Digital Operating Mode Classification of Real-World Amateur Radio Transmissions
Maximilian Bundscherer, Thomas H. Schmitt, Ilja Baumann, Tobias Bocklet
TL;DR
This work tackles automatic modulation classification (AMC) of amateur-radio digital operating modes under real-world channel conditions. It trains spectrogram-based vision models (CNNs and a Vision Transformer) on limited non-transmitted data augmented online to simulate impairments, and evaluates on real SDR-recorded transmissions. EfficientNetB0 achieves $93.80\%$ accuracy across 17 operating modes and $85.47\%$ across 98 parameterized signals, with longer signal durations yielding stronger performance and robustness to SNR variations.
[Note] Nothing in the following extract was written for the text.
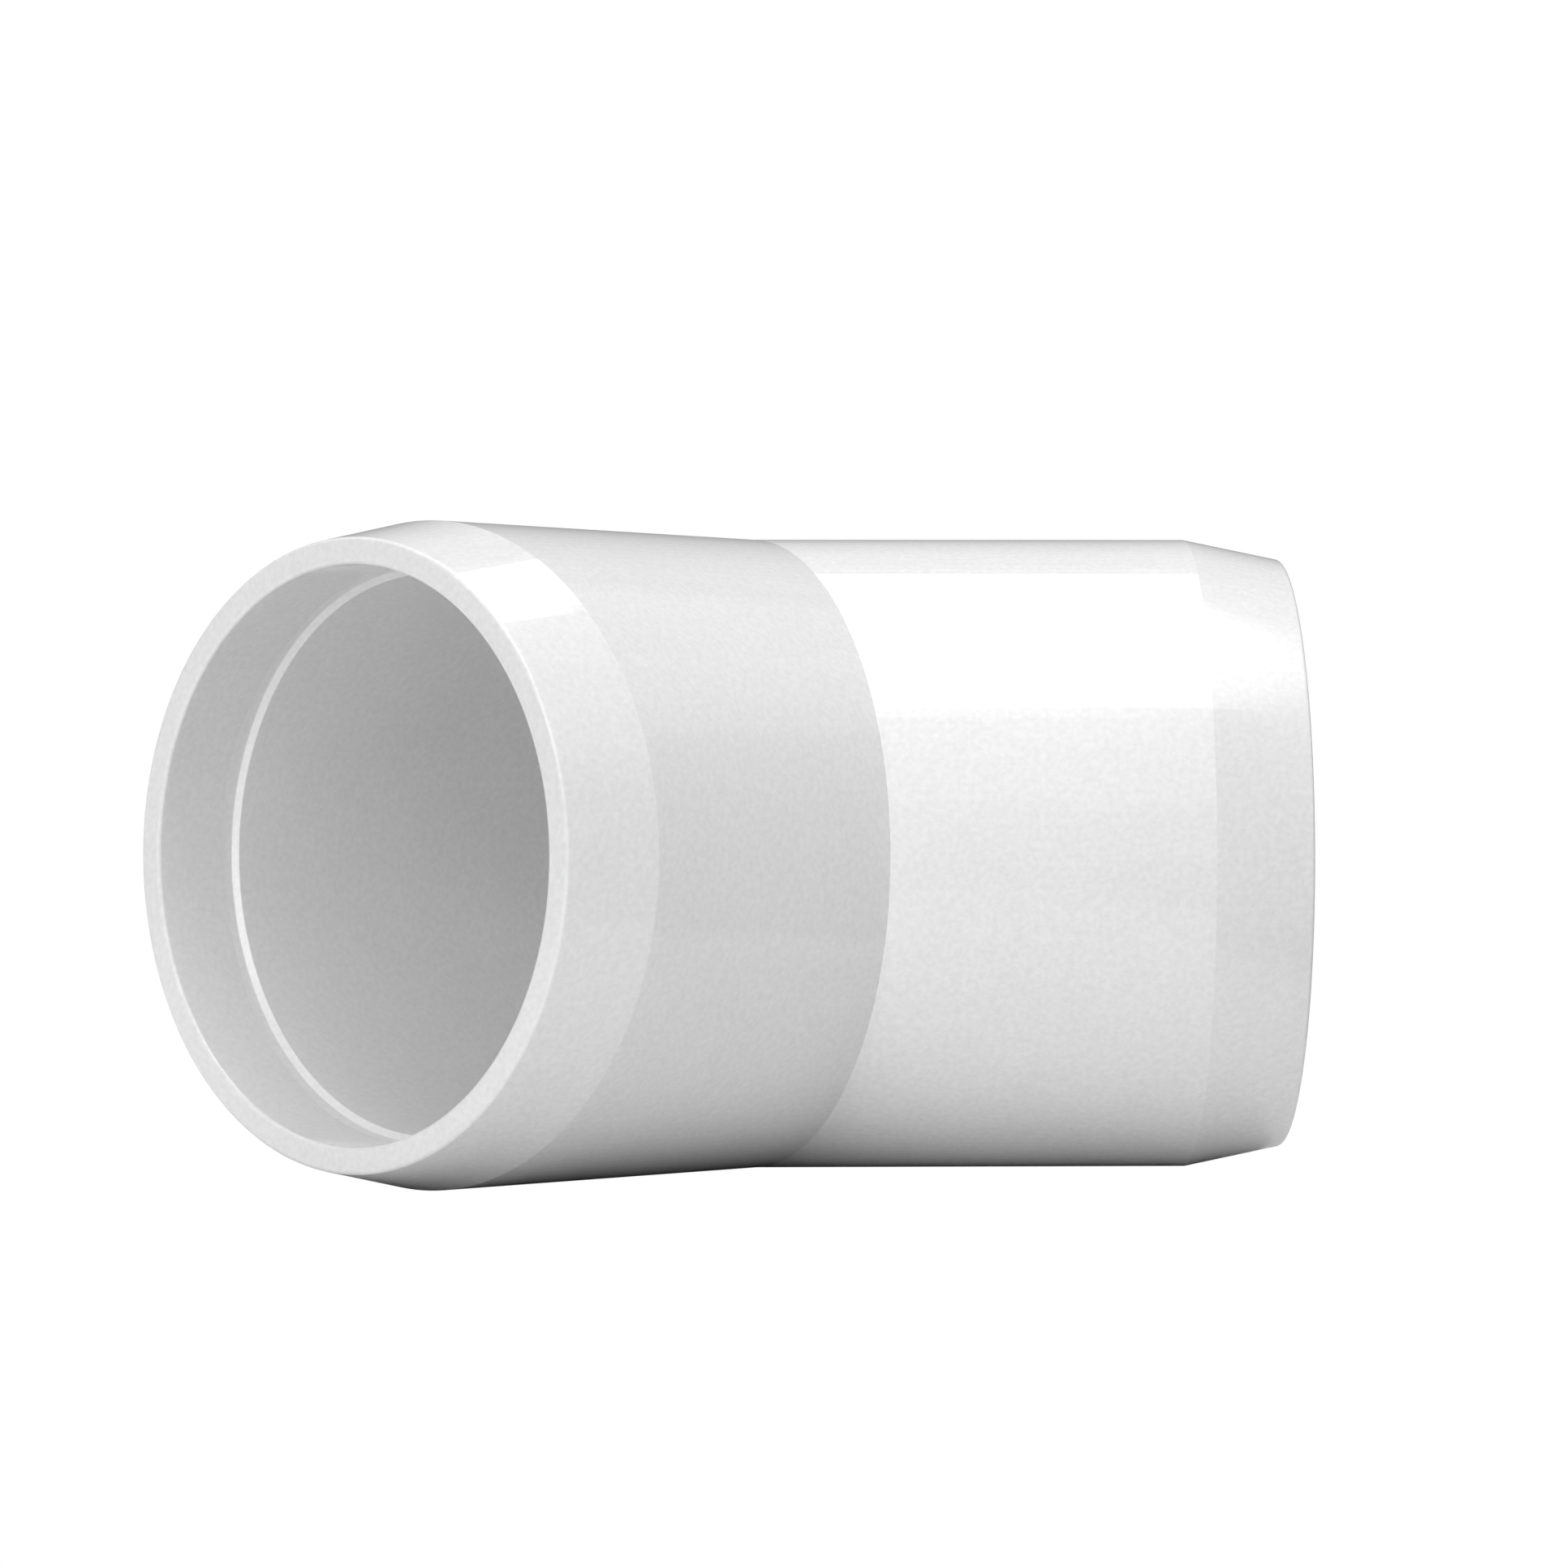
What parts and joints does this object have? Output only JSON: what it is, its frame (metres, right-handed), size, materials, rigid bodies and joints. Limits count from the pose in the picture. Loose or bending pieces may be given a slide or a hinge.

The study offers practical, plug-and-play insights for spectrum monitoring using standard SDR/WebSDR setups in regulatory and operational contexts.
Abstract
This study presents an ML approach for classifying digital radio operating modes evaluated on real-world transmissions. We generated 98 different parameterized radio signals from 17 digital operating modes, transmitted each of them on the 70 cm (UHF) amateur radio band, and recorded our transmissions with two different architectures of SDR receivers. Three lightweight ML models were trained exclusively on spectrograms of limited non-transmitted signals with random characters as payloads. This training involved an online data augmentation pipeline to simulate various radio channel impairments. Our best model, EfficientNetB0, achieved an accuracy of 93.80% across the 17 operating modes and 85.47% across all 98 parameterized radio signals, evaluated on our real-world transmissions with Wikipedia articles as payloads. Furthermore, we analyzed the impact of varying signal durations & the number of FFT bins on classification, assessed the effectiveness of our simulated channel impairments, and tested our models across multiple simulated SNRs.